- [Problem]:
Scan the records below for the line containing "A CAD model" and the line containing "imported = [obj". Copy both, plus every line between, exactly.

- [Excerpted data]:
□ □ □ □ □ □ □

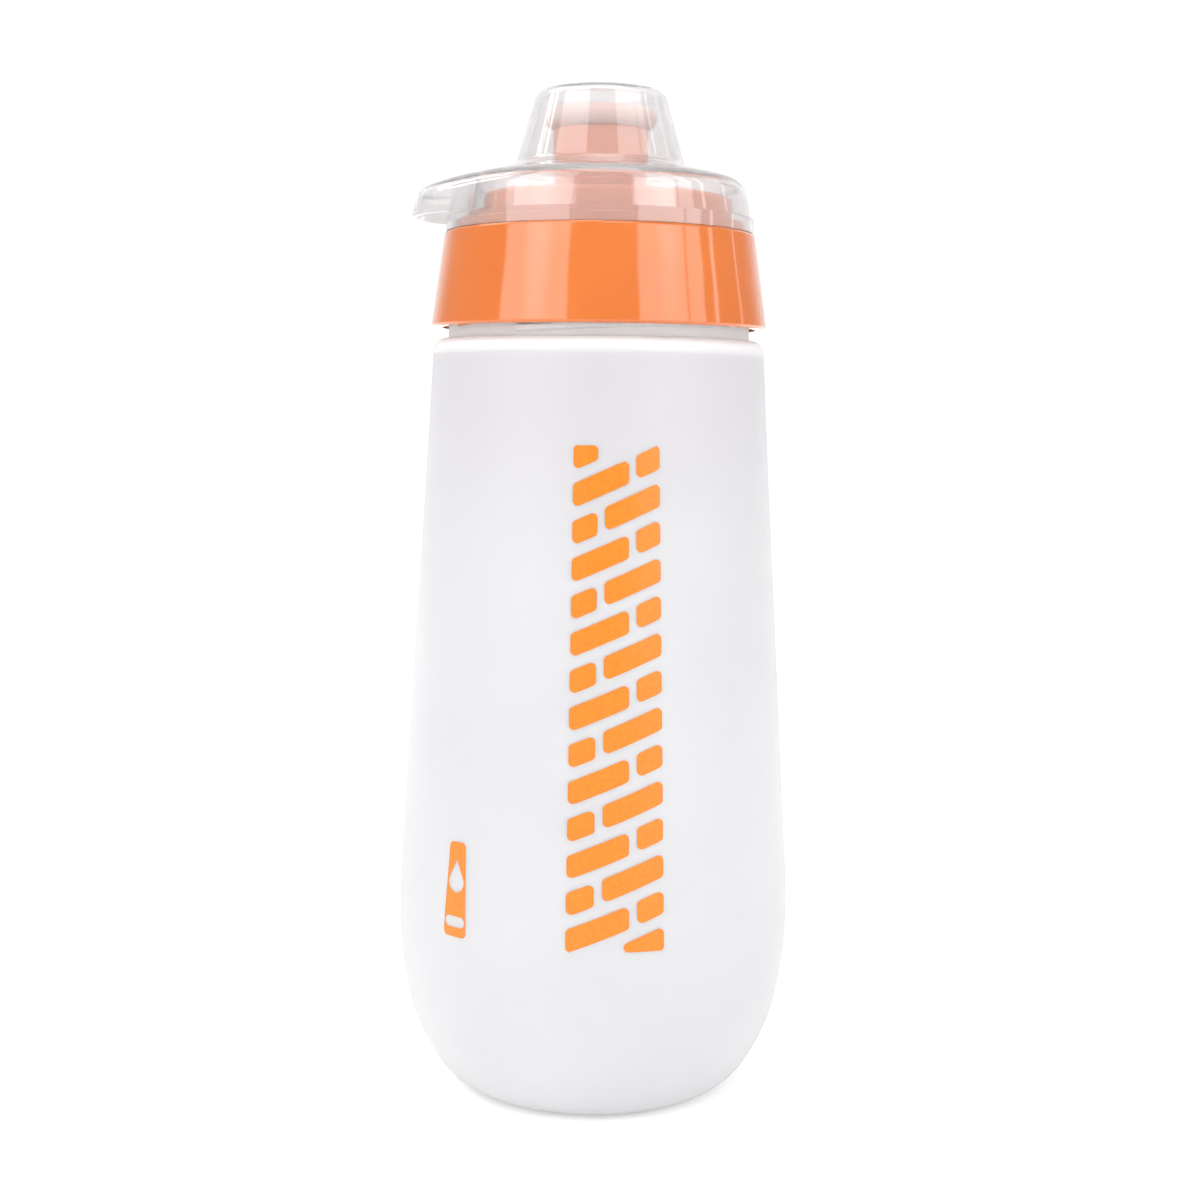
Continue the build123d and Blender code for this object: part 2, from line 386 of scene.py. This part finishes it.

□ □ □ □ □ □ □

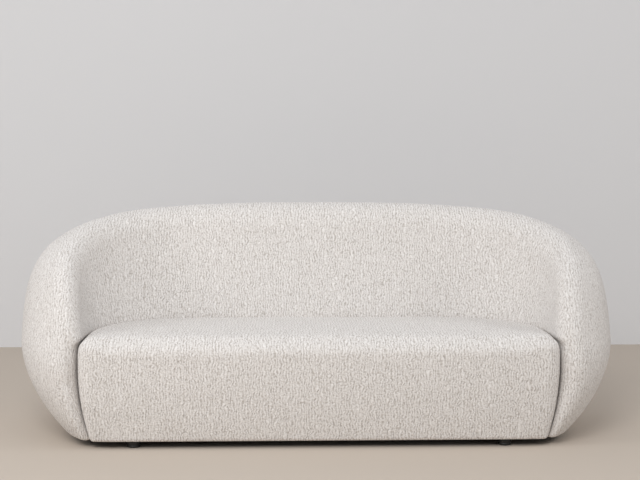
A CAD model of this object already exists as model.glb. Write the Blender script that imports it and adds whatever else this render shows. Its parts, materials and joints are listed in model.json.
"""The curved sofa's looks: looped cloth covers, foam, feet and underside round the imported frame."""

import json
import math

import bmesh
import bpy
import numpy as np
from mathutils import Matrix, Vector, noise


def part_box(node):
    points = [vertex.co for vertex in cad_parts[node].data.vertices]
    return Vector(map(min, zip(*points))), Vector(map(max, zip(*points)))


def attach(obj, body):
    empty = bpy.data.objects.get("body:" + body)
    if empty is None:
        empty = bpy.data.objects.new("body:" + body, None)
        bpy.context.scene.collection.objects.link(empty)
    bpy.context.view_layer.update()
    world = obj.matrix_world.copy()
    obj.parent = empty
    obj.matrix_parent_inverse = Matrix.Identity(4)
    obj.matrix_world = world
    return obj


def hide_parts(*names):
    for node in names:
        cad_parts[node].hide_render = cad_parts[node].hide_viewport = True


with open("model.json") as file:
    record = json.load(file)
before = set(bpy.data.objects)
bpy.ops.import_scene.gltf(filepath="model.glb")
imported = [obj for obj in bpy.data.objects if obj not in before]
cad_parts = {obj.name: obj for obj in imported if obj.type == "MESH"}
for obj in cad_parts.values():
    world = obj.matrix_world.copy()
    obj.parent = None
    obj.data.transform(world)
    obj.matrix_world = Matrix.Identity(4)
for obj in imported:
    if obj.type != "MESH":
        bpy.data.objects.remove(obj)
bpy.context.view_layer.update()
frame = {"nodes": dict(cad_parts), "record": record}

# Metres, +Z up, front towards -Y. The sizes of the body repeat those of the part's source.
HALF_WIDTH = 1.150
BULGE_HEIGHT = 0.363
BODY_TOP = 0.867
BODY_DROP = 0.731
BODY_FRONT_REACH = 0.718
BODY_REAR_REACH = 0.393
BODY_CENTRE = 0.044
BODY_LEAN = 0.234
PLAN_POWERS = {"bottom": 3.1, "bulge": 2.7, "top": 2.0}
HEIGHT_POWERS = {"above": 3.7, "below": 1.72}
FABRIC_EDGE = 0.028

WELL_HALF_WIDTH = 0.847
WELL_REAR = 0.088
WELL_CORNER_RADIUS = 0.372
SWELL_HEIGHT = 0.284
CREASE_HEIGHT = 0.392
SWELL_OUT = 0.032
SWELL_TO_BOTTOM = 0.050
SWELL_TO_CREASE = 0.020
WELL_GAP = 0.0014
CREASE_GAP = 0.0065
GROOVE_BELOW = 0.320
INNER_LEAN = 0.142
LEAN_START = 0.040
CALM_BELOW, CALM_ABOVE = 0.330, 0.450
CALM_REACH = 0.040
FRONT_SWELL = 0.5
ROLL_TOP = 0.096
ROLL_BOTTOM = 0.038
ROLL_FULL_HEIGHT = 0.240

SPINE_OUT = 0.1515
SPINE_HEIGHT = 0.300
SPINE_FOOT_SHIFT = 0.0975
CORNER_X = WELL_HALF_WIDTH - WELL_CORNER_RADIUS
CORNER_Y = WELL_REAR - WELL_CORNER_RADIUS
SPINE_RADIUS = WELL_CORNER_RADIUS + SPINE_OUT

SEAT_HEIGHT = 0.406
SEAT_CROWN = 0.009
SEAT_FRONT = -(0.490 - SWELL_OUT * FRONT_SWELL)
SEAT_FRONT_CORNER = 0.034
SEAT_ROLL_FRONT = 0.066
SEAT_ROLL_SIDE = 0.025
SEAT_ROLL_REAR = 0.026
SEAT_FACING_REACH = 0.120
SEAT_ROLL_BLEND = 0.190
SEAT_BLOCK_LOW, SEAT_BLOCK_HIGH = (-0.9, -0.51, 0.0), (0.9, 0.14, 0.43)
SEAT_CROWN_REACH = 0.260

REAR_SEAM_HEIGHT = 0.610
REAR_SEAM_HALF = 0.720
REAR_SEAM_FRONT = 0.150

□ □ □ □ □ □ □

- [Solution to this task]:
A CAD model of this object already exists as model.glb. Write the Blender script that imports it and adds whatever else this render shows. Its parts, materials and joints are listed in model.json.
"""The curved sofa's looks: looped cloth covers, foam, feet and underside round the imported frame."""

import json
import math

import bmesh
import bpy
import numpy as np
from mathutils import Matrix, Vector, noise


def part_box(node):
    points = [vertex.co for vertex in cad_parts[node].data.vertices]
    return Vector(map(min, zip(*points))), Vector(map(max, zip(*points)))


def attach(obj, body):
    empty = bpy.data.objects.get("body:" + body)
    if empty is None:
        empty = bpy.data.objects.new("body:" + body, None)
        bpy.context.scene.collection.objects.link(empty)
    bpy.context.view_layer.update()
    world = obj.matrix_world.copy()
    obj.parent = empty
    obj.matrix_parent_inverse = Matrix.Identity(4)
    obj.matrix_world = world
    return obj


def hide_parts(*names):
    for node in names:
        cad_parts[node].hide_render = cad_parts[node].hide_viewport = True


with open("model.json") as file:
    record = json.load(file)
before = set(bpy.data.objects)
bpy.ops.import_scene.gltf(filepath="model.glb")
imported = [obj for obj in bpy.data.objects if obj not in before]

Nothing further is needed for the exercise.